Task brief →
Reproduce the records below exactly as given.

Material for the task →
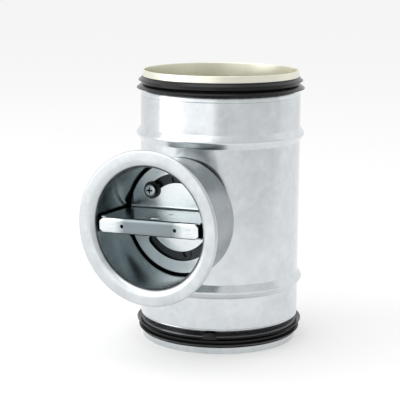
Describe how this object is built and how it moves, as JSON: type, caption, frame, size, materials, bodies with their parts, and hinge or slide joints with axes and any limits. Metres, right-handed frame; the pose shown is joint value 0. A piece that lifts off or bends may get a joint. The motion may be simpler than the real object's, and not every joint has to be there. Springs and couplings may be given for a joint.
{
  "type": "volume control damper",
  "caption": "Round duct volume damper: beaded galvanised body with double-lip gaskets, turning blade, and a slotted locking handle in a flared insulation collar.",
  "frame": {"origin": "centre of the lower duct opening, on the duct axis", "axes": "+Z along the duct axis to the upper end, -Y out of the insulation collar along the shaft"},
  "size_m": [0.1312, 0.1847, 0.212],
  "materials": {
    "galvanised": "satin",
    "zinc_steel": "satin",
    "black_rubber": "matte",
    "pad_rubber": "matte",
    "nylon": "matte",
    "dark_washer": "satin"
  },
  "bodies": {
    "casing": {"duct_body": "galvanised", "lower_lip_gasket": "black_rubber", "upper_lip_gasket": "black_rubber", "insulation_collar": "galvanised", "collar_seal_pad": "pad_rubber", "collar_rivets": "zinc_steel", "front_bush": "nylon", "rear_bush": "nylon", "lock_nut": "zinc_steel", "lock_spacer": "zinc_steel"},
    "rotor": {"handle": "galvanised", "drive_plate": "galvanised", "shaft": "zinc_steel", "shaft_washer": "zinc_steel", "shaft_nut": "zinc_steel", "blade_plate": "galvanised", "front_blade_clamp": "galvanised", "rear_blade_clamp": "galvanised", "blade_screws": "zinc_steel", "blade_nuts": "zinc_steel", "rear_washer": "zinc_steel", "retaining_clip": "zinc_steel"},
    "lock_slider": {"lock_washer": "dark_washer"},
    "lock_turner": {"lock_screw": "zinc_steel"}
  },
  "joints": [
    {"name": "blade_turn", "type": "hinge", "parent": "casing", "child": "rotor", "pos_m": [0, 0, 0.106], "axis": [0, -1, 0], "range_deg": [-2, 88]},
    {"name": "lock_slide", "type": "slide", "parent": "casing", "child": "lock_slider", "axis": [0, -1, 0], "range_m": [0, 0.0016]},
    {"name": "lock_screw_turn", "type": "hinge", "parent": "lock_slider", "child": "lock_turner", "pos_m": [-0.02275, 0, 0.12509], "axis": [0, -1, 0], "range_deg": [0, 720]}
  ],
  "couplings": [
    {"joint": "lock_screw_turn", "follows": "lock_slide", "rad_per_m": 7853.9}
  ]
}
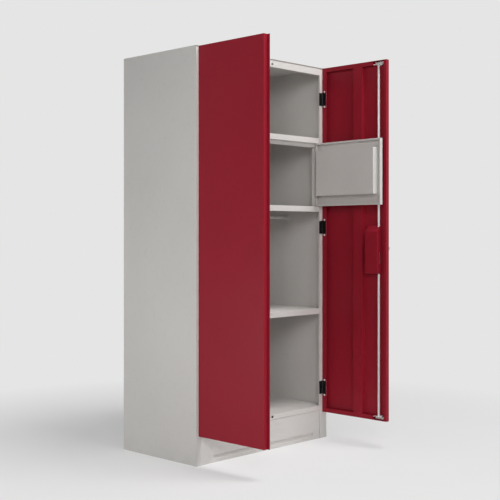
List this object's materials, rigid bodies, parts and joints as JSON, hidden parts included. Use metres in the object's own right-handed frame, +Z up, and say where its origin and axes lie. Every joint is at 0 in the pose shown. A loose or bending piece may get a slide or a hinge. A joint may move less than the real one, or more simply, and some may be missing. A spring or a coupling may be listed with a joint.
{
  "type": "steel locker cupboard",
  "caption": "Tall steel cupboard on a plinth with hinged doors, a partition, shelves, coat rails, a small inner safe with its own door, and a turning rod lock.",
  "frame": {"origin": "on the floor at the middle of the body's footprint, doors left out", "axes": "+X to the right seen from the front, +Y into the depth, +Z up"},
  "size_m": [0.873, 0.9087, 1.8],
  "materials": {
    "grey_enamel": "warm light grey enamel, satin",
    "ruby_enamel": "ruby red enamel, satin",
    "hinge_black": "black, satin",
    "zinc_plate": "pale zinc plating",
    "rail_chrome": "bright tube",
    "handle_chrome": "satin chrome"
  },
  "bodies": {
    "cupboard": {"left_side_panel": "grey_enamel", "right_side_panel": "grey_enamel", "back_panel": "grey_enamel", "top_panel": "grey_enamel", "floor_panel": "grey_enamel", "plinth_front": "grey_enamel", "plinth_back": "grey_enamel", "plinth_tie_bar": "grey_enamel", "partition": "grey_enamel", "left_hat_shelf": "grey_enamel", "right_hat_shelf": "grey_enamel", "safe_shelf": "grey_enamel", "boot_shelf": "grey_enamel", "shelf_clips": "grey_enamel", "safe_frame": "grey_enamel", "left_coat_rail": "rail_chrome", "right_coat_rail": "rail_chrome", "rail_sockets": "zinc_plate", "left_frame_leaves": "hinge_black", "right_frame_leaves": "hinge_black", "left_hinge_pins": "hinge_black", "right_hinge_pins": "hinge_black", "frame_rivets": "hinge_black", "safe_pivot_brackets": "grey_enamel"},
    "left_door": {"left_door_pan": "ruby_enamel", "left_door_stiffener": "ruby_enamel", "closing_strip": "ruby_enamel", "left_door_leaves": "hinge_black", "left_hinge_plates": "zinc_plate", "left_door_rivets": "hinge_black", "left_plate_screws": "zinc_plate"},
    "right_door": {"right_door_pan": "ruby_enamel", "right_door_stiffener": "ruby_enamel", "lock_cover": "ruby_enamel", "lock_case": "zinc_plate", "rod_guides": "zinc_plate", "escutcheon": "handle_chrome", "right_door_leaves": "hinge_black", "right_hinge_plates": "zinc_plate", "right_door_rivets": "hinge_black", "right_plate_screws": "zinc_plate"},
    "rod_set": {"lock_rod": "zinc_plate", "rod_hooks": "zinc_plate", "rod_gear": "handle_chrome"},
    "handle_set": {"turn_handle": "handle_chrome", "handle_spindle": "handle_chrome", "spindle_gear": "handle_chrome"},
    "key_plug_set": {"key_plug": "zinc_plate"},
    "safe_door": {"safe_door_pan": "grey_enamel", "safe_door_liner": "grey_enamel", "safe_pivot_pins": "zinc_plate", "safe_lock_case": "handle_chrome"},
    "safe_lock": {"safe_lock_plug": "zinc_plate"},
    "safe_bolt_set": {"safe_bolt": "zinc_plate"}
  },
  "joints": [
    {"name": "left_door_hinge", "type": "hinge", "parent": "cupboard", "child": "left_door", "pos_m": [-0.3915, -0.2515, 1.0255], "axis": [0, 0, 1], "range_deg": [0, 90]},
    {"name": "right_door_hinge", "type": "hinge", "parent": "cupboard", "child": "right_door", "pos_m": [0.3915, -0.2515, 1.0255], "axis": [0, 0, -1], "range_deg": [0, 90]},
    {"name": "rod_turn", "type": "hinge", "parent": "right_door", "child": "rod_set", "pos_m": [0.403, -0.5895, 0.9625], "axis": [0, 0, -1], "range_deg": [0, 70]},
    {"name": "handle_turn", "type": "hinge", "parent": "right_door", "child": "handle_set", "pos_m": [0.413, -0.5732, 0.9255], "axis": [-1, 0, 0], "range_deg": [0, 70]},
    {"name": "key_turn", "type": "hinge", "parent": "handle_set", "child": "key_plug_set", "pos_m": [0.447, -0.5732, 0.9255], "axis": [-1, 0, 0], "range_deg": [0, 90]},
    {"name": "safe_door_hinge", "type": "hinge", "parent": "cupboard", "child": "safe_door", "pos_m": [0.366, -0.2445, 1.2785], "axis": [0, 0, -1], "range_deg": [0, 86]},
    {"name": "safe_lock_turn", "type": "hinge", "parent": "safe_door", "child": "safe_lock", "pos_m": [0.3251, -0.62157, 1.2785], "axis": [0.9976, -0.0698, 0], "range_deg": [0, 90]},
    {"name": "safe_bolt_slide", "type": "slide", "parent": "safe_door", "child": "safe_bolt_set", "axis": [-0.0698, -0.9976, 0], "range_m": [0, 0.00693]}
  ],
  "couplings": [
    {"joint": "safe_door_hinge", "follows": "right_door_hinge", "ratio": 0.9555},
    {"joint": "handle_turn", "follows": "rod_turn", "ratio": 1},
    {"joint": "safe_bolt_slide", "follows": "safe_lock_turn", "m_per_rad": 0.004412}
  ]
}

Exercise solution →
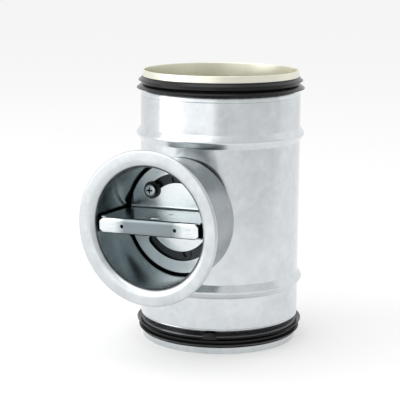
Describe how this object is built and how it moves, as JSON: type, caption, frame, size, materials, bodies with their parts, and hinge or slide joints with axes and any limits. Metres, right-handed frame; the pose shown is joint value 0. A piece that lifts off or bends may get a joint. The motion may be simpler than the real object's, and not every joint has to be there. Springs and couplings may be given for a joint.
{
  "type": "volume control damper",
  "caption": "Round duct volume damper: beaded galvanised body with double-lip gaskets, turning blade, and a slotted locking handle in a flared insulation collar.",
  "frame": {"origin": "centre of the lower duct opening, on the duct axis", "axes": "+Z along the duct axis to the upper end, -Y out of the insulation collar along the shaft"},
  "size_m": [0.1312, 0.1847, 0.212],
  "materials": {
    "galvanised": "satin",
    "zinc_steel": "satin",
    "black_rubber": "matte",
    "pad_rubber": "matte",
    "nylon": "matte",
    "dark_washer": "satin"
  },
  "bodies": {
    "casing": {"duct_body": "galvanised", "lower_lip_gasket": "black_rubber", "upper_lip_gasket": "black_rubber", "insulation_collar": "galvanised", "collar_seal_pad": "pad_rubber", "collar_rivets": "zinc_steel", "front_bush": "nylon", "rear_bush": "nylon", "lock_nut": "zinc_steel", "lock_spacer": "zinc_steel"},
    "rotor": {"handle": "galvanised", "drive_plate": "galvanised", "shaft": "zinc_steel", "shaft_washer": "zinc_steel", "shaft_nut": "zinc_steel", "blade_plate": "galvanised", "front_blade_clamp": "galvanised", "rear_blade_clamp": "galvanised", "blade_screws": "zinc_steel", "blade_nuts": "zinc_steel", "rear_washer": "zinc_steel", "retaining_clip": "zinc_steel"},
    "lock_slider": {"lock_washer": "dark_washer"},
    "lock_turner": {"lock_screw": "zinc_steel"}
  },
  "joints": [
    {"name": "blade_turn", "type": "hinge", "parent": "casing", "child": "rotor", "pos_m": [0, 0, 0.106], "axis": [0, -1, 0], "range_deg": [-2, 88]},
    {"name": "lock_slide", "type": "slide", "parent": "casing", "child": "lock_slider", "axis": [0, -1, 0], "range_m": [0, 0.0016]},
    {"name": "lock_screw_turn", "type": "hinge", "parent": "lock_slider", "child": "lock_turner", "pos_m": [-0.02275, 0, 0.12509], "axis": [0, -1, 0], "range_deg": [0, 720]}
  ],
  "couplings": [
    {"joint": "lock_screw_turn", "follows": "lock_slide", "rad_per_m": 7853.9}
  ]
}
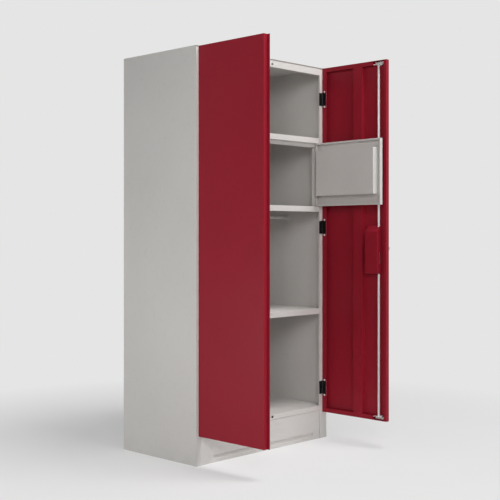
List this object's materials, rigid bodies, parts and joints as JSON, hidden parts included. Use metres in the object's own right-handed frame, +Z up, and say where its origin and axes lie. Every joint is at 0 in the pose shown. A loose or bending piece may get a slide or a hinge. A joint may move less than the real one, or more simply, and some may be missing. A spring or a coupling may be listed with a joint.
{
  "type": "steel locker cupboard",
  "caption": "Tall steel cupboard on a plinth with hinged doors, a partition, shelves, coat rails, a small inner safe with its own door, and a turning rod lock.",
  "frame": {"origin": "on the floor at the middle of the body's footprint, doors left out", "axes": "+X to the right seen from the front, +Y into the depth, +Z up"},
  "size_m": [0.873, 0.9087, 1.8],
  "materials": {
    "grey_enamel": "warm light grey enamel, satin",
    "ruby_enamel": "ruby red enamel, satin",
    "hinge_black": "black, satin",
    "zinc_plate": "pale zinc plating",
    "rail_chrome": "bright tube",
    "handle_chrome": "satin chrome"
  },
  "bodies": {
    "cupboard": {"left_side_panel": "grey_enamel", "right_side_panel": "grey_enamel", "back_panel": "grey_enamel", "top_panel": "grey_enamel", "floor_panel": "grey_enamel", "plinth_front": "grey_enamel", "plinth_back": "grey_enamel", "plinth_tie_bar": "grey_enamel", "partition": "grey_enamel", "left_hat_shelf": "grey_enamel", "right_hat_shelf": "grey_enamel", "safe_shelf": "grey_enamel", "boot_shelf": "grey_enamel", "shelf_clips": "grey_enamel", "safe_frame": "grey_enamel", "left_coat_rail": "rail_chrome", "right_coat_rail": "rail_chrome", "rail_sockets": "zinc_plate", "left_frame_leaves": "hinge_black", "right_frame_leaves": "hinge_black", "left_hinge_pins": "hinge_black", "right_hinge_pins": "hinge_black", "frame_rivets": "hinge_black", "safe_pivot_brackets": "grey_enamel"},
    "left_door": {"left_door_pan": "ruby_enamel", "left_door_stiffener": "ruby_enamel", "closing_strip": "ruby_enamel", "left_door_leaves": "hinge_black", "left_hinge_plates": "zinc_plate", "left_door_rivets": "hinge_black", "left_plate_screws": "zinc_plate"},
    "right_door": {"right_door_pan": "ruby_enamel", "right_door_stiffener": "ruby_enamel", "lock_cover": "ruby_enamel", "lock_case": "zinc_plate", "rod_guides": "zinc_plate", "escutcheon": "handle_chrome", "right_door_leaves": "hinge_black", "right_hinge_plates": "zinc_plate", "right_door_rivets": "hinge_black", "right_plate_screws": "zinc_plate"},
    "rod_set": {"lock_rod": "zinc_plate", "rod_hooks": "zinc_plate", "rod_gear": "handle_chrome"},
    "handle_set": {"turn_handle": "handle_chrome", "handle_spindle": "handle_chrome", "spindle_gear": "handle_chrome"},
    "key_plug_set": {"key_plug": "zinc_plate"},
    "safe_door": {"safe_door_pan": "grey_enamel", "safe_door_liner": "grey_enamel", "safe_pivot_pins": "zinc_plate", "safe_lock_case": "handle_chrome"},
    "safe_lock": {"safe_lock_plug": "zinc_plate"},
    "safe_bolt_set": {"safe_bolt": "zinc_plate"}
  },
  "joints": [
    {"name": "left_door_hinge", "type": "hinge", "parent": "cupboard", "child": "left_door", "pos_m": [-0.3915, -0.2515, 1.0255], "axis": [0, 0, 1], "range_deg": [0, 90]},
    {"name": "right_door_hinge", "type": "hinge", "parent": "cupboard", "child": "right_door", "pos_m": [0.3915, -0.2515, 1.0255], "axis": [0, 0, -1], "range_deg": [0, 90]},
    {"name": "rod_turn", "type": "hinge", "parent": "right_door", "child": "rod_set", "pos_m": [0.403, -0.5895, 0.9625], "axis": [0, 0, -1], "range_deg": [0, 70]},
    {"name": "handle_turn", "type": "hinge", "parent": "right_door", "child": "handle_set", "pos_m": [0.413, -0.5732, 0.9255], "axis": [-1, 0, 0], "range_deg": [0, 70]},
    {"name": "key_turn", "type": "hinge", "parent": "handle_set", "child": "key_plug_set", "pos_m": [0.447, -0.5732, 0.9255], "axis": [-1, 0, 0], "range_deg": [0, 90]},
    {"name": "safe_door_hinge", "type": "hinge", "parent": "cupboard", "child": "safe_door", "pos_m": [0.366, -0.2445, 1.2785], "axis": [0, 0, -1], "range_deg": [0, 86]},
    {"name": "safe_lock_turn", "type": "hinge", "parent": "safe_door", "child": "safe_lock", "pos_m": [0.3251, -0.62157, 1.2785], "axis": [0.9976, -0.0698, 0], "range_deg": [0, 90]},
    {"name": "safe_bolt_slide", "type": "slide", "parent": "safe_door", "child": "safe_bolt_set", "axis": [-0.0698, -0.9976, 0], "range_m": [0, 0.00693]}
  ],
  "couplings": [
    {"joint": "safe_door_hinge", "follows": "right_door_hinge", "ratio": 0.9555},
    {"joint": "handle_turn", "follows": "rod_turn", "ratio": 1},
    {"joint": "safe_bolt_slide", "follows": "safe_lock_turn", "m_per_rad": 0.004412}
  ]
}